Der Versuchung widerstanden

„Wetten dass?“ vorm Induktionskochfeld: Friederike und Oliver Nedelmann sind Ende Juni aus ihrem Wohnzimmertheater ausgezogen. Jetzt spielen sie in der Küche ihrer neuen Wohnung. Bild: löw

Herd und Spüle bilden die Kulisse, Zuschauer bekommen ihre Getränke im Stuhlumdrehen: Das Wohnzimmertheater Nedelmann müsste eigentlich Küchentheater heißen. Tut’s aber nicht.

Urberach – Die alte Spielstätte war mit geschätzten 70 Quadratmetern schon ein Minitheater. Doch jetzt treten Friederike (65) und Oliver Nedelmann (59) auf 21 Quadratmetern auf. Die Stellfläche der Möbel müssen sie noch abziehen. Sieben mal drei Meter groß – oder besser: klein – ist die Küche ihrer neuen Wohnung. Die Schauspieler haben ihr Wohnzimmertheater in der alten T & N-Villa Ende Juni aufgegeben und sind ein paar Schritte weiter in ein Geschäfts- und Wohnhaus hinterm Märktezentrum umgezogen. Der Abschied ist ihnen schwergefallen. Doch Corona hat Kraft und Publikum gekostet.

Jetzt, nach gut zweieinhalb Monaten, sind die Schauspieler „auch innerlich angekommen“, sagt Friederike Nedelmann.

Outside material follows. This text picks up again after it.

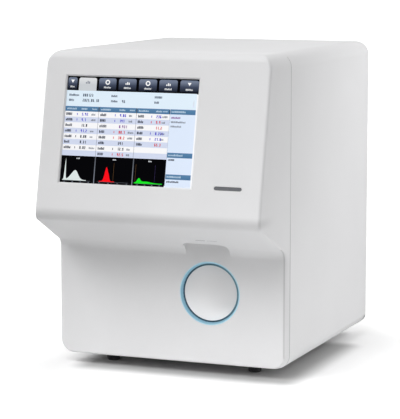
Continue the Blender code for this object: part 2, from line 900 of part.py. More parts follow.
def window_cutter():
    """Return the opening for the screen, with its chamfered edge."""
    rings = []
    for depth, grow in ((-OVERRUN, WINDOW_CHAMFER + OVERRUN), (WINDOW_CHAMFER, 0.0), (COVER_WALL + OVERRUN, 0.0)):
        across = centred(WINDOW_X, WINDOW_WIDTH + grow * 2)
        along = centred(WINDOW_UP, WINDOW_HEIGHT + grow * 2)
        corners = [(across[0], along[0]), (across[1], along[0]), (across[1], along[1]), (across[0], along[1])]
        rings.append([on_axis("y", u, v, depth) for u, v in corners])
    return on_upper_face(loft(rings))


def slot_outline(grow):
    """Return the status light's slot with round ends."""
    width, height = SLOT_WIDTH + grow * 2, SLOT_HEIGHT + grow * 2
    return rounded_rectangle(centred(SLOT_X, width), centred(SLOT_UP, height), height / 2, 4)


def slit_cutters():
    """Return the two fine slits in the slope above the pocket."""
    meshes = []
    for side in (-1, 1):
        across = centred(SLIT_X + side * SLIT_SPACING / 2, SLIT_LENGTH)
        along = centred(-SLIT_UP, SLIT_HEIGHT)
        slit = block(across, along, (-OVERRUN, COVER_WALL + OVERRUN))
        meshes.append(tilted(slit, SLOPE_TILT, Vector((0.0, 0.0, SLOPE_FOOT))))
    return gathered(meshes)


def build_front_cover(case):
    """The moulded front with its nose, screen window, key bore and probe pocket."""
    cover = piece("front_cover", shell(cover_grid(0.0), cover_grid(COVER_WALL)), cover_white(), case)
    liner = tool_object(
        "front_cover_liner",
        prism(pocket_outline(POCKET_WALL), LINER_FOOT, POCKET_CEILING + POCKET_WALL),
        case,
    )
    keep(liner, cover_core(LINER_SINK))
    combine_with(cover, liner, "UNION")
    cut(
        cover,
        prism(pocket_outline(0.0), LINER_FOOT, POCKET_CEILING),
        rod(PROBE_CLEAR, POCKET_CEILING - OVERRUN, POCKET_CEILING + POCKET_WALL + OVERRUN,
            centre=(POCKET_X, PROBE_Y)),
        window_cutter(),
        on_upper_face(prism(slot_outline(0.0), -OVERRUN, COVER_WALL + OVERRUN, "y")),
        rod(RING_RADIUS + SEAT, -OVERRUN, COVER_WALL + OVERRUN, "y", (KEY_X, KEY_Z), KEY_STEPS),
        slit_cutters(),
    )


def wrap_rows(path):
    """Return the outer and inner skins of a wall that runs back and rounds over at the rear."""
    outer = [(SEAM_Y + SEAT, 0.0)]
    inner = [(SEAM_Y + SEAT, SHEET)]
    for index in range(ARC_STEPS + 1):
        angle = math.pi / 2 * index / ARC_STEPS
        for rows, radius in ((outer, REAR_RADIUS), (inner, REAR_RADIUS - SHEET)):
            rows.append((HINGE_Y + radius * math.sin(angle), REAR_RADIUS - radius * math.cos(angle)))
    skins = []
    for rows in (outer, inner):
        skins.append([[Vector((x, y, z)) for x, z in path(inset)] for y, inset in rows])
    return skins


def cover_path(inset):
    """Return the main cover's section, from above the door over the top and down the left side."""
    radius = EDGE_RADIUS - inset
    side = HALF_WIDTH - EDGE_RADIUS
    top = BODY_HEIGHT - EDGE_RADIUS
    return (
        [(HALF_WIDTH - inset, DOOR_TOP + DOOR_GAP)]
        + arc((side, top), radius, 0, 90)
        + arc((-side, top), radius, 90, 180)
        + arc((-side, EDGE_RADIUS), radius, 180, 270)
    )


def door_path(inset):
    """Return the door's section, from the top of the case down round its lower edge."""
    side = HALF_WIDTH - EDGE_RADIUS
    radius = EDGE_RADIUS - inset
    return arc((side, BODY_HEIGHT - EDGE_RADIUS), radius, 90, 0) + arc((side, EDGE_RADIUS), radius, 0, -90)


def build_main_cover(case):
    """The cover over the top and the left side, cut back along the door but for the corner behind it."""
    outer, inner = wrap_rows(cover_path)
    cover = piece("main_cover", shell(outer, inner), case_white(), case)
    edge = HALF_WIDTH - EDGE_RADIUS - DOOR_GAP
    corner = arc((HINGE_X, HINGE_Y), REAR_RADIUS, -5, -90)
    outline = (
        [(edge, SEAM_Y - OVERRUN), (HALF_WIDTH + OVERRUN, SEAM_Y - OVERRUN), (HALF_WIDTH + OVERRUN, corner[0][1])]
        + corner
        + [(edge, corner[-1][1])]
    )
    cut(cover, prism(outline, DOOR_TOP - OVERRUN, BODY_HEIGHT + OVERRUN))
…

Oliver Nedelmann räumt sogar ein: „Das alte Theater wird mir zunehmend fremder.“ Gefremdelt hat er auch mit der Idee, im eigenen Zuhause wieder Theater zu spielen. Kann eine Küche mit maximal zwölf Plätzen ein Wohnzimmer ersetzen, in das bei etwas Zusammenrücken 60 Zuschauer passten? Und vor allem: Rechnet sich’s? Denn Profis leben nicht vom Applaus, der angeblich des Künstlers schönster Lohn ist.

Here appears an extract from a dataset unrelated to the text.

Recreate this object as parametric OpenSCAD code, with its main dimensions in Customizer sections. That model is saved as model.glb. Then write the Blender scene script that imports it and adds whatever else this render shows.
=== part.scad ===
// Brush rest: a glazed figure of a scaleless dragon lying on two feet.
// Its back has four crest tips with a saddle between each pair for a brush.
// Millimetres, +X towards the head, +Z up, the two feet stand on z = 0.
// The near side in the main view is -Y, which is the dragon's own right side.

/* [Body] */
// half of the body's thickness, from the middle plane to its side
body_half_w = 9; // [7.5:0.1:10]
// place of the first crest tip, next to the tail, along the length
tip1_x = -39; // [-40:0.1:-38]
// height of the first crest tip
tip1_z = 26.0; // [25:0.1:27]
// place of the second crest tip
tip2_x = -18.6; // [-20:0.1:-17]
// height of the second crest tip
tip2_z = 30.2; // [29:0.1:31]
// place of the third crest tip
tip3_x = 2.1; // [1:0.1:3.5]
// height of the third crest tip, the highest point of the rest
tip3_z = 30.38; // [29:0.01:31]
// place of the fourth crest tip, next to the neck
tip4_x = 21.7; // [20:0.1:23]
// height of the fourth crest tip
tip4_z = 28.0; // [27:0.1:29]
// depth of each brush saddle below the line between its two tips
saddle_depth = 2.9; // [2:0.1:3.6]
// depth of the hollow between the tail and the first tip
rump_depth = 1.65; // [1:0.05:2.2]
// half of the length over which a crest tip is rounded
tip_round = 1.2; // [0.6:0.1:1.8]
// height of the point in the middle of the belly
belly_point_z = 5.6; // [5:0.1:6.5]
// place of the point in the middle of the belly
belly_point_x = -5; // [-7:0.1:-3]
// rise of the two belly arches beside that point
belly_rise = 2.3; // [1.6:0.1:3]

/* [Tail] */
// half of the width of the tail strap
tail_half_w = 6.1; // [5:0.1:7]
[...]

Die Nedelmänner haben ein Konzept gebastelt, das sich theoretisch rechnen kann. Unter dem Titel „Kultur auf Rädern“ gehen sie mit zehn Stücken auf Tournee: in anderer Leute Wohnzimmer, zu Weihnachtsfeiern oder Firmenfesten, in Kneipen mit feinsinnigen Wirtsleuten... 300 Euro kostet so ein Gastspiel; das Publikum muss der Auftraggeber besorgen.

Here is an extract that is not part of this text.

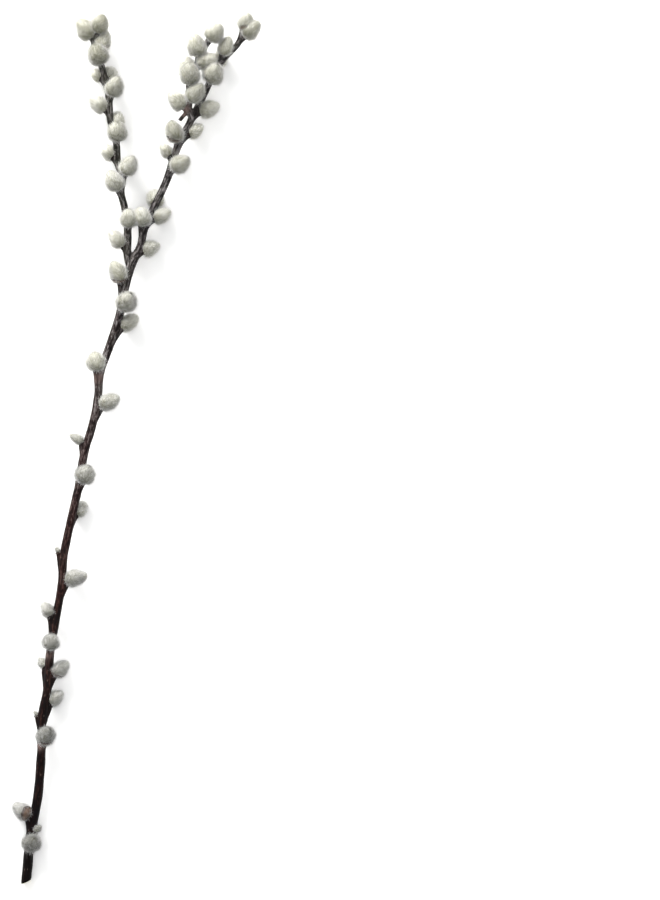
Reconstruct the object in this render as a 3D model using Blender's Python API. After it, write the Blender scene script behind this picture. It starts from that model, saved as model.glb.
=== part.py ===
"""A forked pussy-willow branch, cut and laid down on a flat surface.

Every size is in millimetres here and becomes metres when a mesh is made. The branch lies
along +Y: "height" is the distance along Y from the middle of the branch, as if it stood.
Its cut end is at the bottom and its tips are at the top; +X is to the right and +Z points
away from the surface. It rests on its cut end and on the lowest catkins of both arms,
which the surface has pressed flat.
"""
import math
from collections import namedtuple

import bmesh
import bpy
import numpy as np
from mathutils import Vector

MM = 0.001

# Stems: hand-chosen points of the centre line (x, height, z) and the radius there.
MAIN_STEM = (
    (-60.5, -236.0, 2.4, 2.75), (-57.5, -208.5, 4.2, 2.7), (-54.0, -190.5, 5.4, 2.6),
    (-51.8, -166.0, 6.7, 2.5), (-50.9, -144.0, 7.6, 2.4), (-48.2, -129.5, 8.1, 2.35),
    (-46.8, -111.0, 8.5, 2.35), (-43.9, -93.5, 8.7, 2.35), (-40.6, -74.5, 8.8, 2.3),
    (-39.6, -60.0, 8.8, 2.3), (-35.6, -39.5, 8.7, 2.3), (-30.9, -18.5, 8.8, 2.3),
    (-28.6, -4.0, 8.9, 2.3), (-24.0, 12.0, 9.0, 2.25), (-20.8, 28.0, 9.1, 2.25),
    (-19.8, 40.0, 9.2, 2.25), (-14.6, 55.0, 9.3, 2.25), (-8.9, 73.0, 9.4, 2.3),
    (-6.0, 88.0, 9.5, 2.5), (-2.6, 100.0, 9.5, 2.6), (2.0, 109.0, 9.6, 2.2),
    (4.6, 119.5, 9.6, 2.1), (11.0, 133.5, 9.6, 2.1), (16.4, 145.0, 9.6, 2.1),
    (21.3, 160.5, 9.6, 2.1), (28.2, 175.0, 9.5, 2.0), (36.0, 190.5, 9.3, 1.9),
    (46.6, 210.5, 8.9, 1.8), (56.0, 221.0, 8.8, 1.7), (57.6, 228.5, 8.8, 1.4),
)
LEFT_ARM = (
    (-3.6, 97.0, 9.5, 1.6), (-4.7, 104.0, 9.6, 2.1), (-4.6, 117.5, 9.7, 2.1),
    (-6.6, 132.0, 9.8, 2.0), (-8.3, 139.5, 9.8, 2.0), (-7.3, 146.0, 9.8, 2.0),
    (-10.0, 155.0, 9.8, 2.0), (-10.8, 166.0, 9.7, 1.95), (-14.0, 177.5, 9.5, 1.9),
    (-14.9, 190.0, 9.3, 1.9), (-18.2, 205.5, 9.1, 1.85), (-22.9, 219.5, 9.0, 1.75),
    (-21.8, 227.0, 9.0, 1.4),
)
SIDE_TWIG = (
    (30.6, 178.0, 9.8, 1.3), (28.0, 184.5, 10.4, 1.9), (28.0, 190.0, 10.9, 1.8),
    (29.8, 199.0, 11.6, 1.6), (32.2, 206.5, 12.0, 1.5), (35.4, 213.0, 12.2, 1.4),
    (39.6, 223.0, 12.2, 1.2),
)
STEM_STATION = 7.0
STEM_SIDES = 8

# The cut across the bottom of the main stem slopes by this much from side to side.
CUT_SLOPE = 3.0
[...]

Kultur in der Küche ist die billigere Alternative. Friederike und Oliver Nedelmann spielen Schnipsel ihrer Klassiker wie „Parmesan und Autofahr’n“, „Born in the GDR“, „Wetten dass?“ oder „Faust eins (zu zweit)“. Eine halbe Stunde, vielleicht 35 Minuten – dann fällt der nicht vorhandene Vorhang. Und auch die Schauspieler quetschen sich an den Küchentisch.

Wer den Drehstuhl neben dem Kühlschrank bekommt, ist für die Getränkeversorgung verantwortlich. „Das Stündchen danach am Küchentisch gehört einfach dazu“, hat Oliver Nedelmann in knapp 20 Jahren Wohnzimmertheater festgestellt. In all dieser Zeit blieb die Küche nur nach fünf Vorstellungen leer. Aus Small Talk wurden schnell tiefgehende Gespräche über Gott und die Welt. Nach einer Viertelstunde hatten die Schauspieler das Gefühl, ihre Gäste kennen sich schon ewig. Doch sie saßen an diesem Abend erstmals zusammen.

Friederike Nedelmann ist Rentnerin. Ihre Devise: „Jetzt will ich spielen und muss nicht spielen!“ Ihr sechs Jahre jüngerer Mann ist nicht so entspannt. Er will sich ein Jahr Zeit geben und schauen, ob er als freier Künstler leben kann: „Ansonsten brauche ich einen Brotberuf.“

Der Versuchung, das Wohnzimmertheater einfach in Küchentheater umzubenennen, hat das Schauspielerpaar widerstanden. Das klang den Beiden doch zu abgedroschen. „Theater a la Carte“ heißen die Vorstellungen zwischen Spüle und Herd. Der könnte vielleicht sogar einmal Requisite werden. Friederike Nedelmann hat ein Stück im Kopf, bei dem sie kochen will. Welches? Das bleibt vorläufig ein Küchengeheimnis.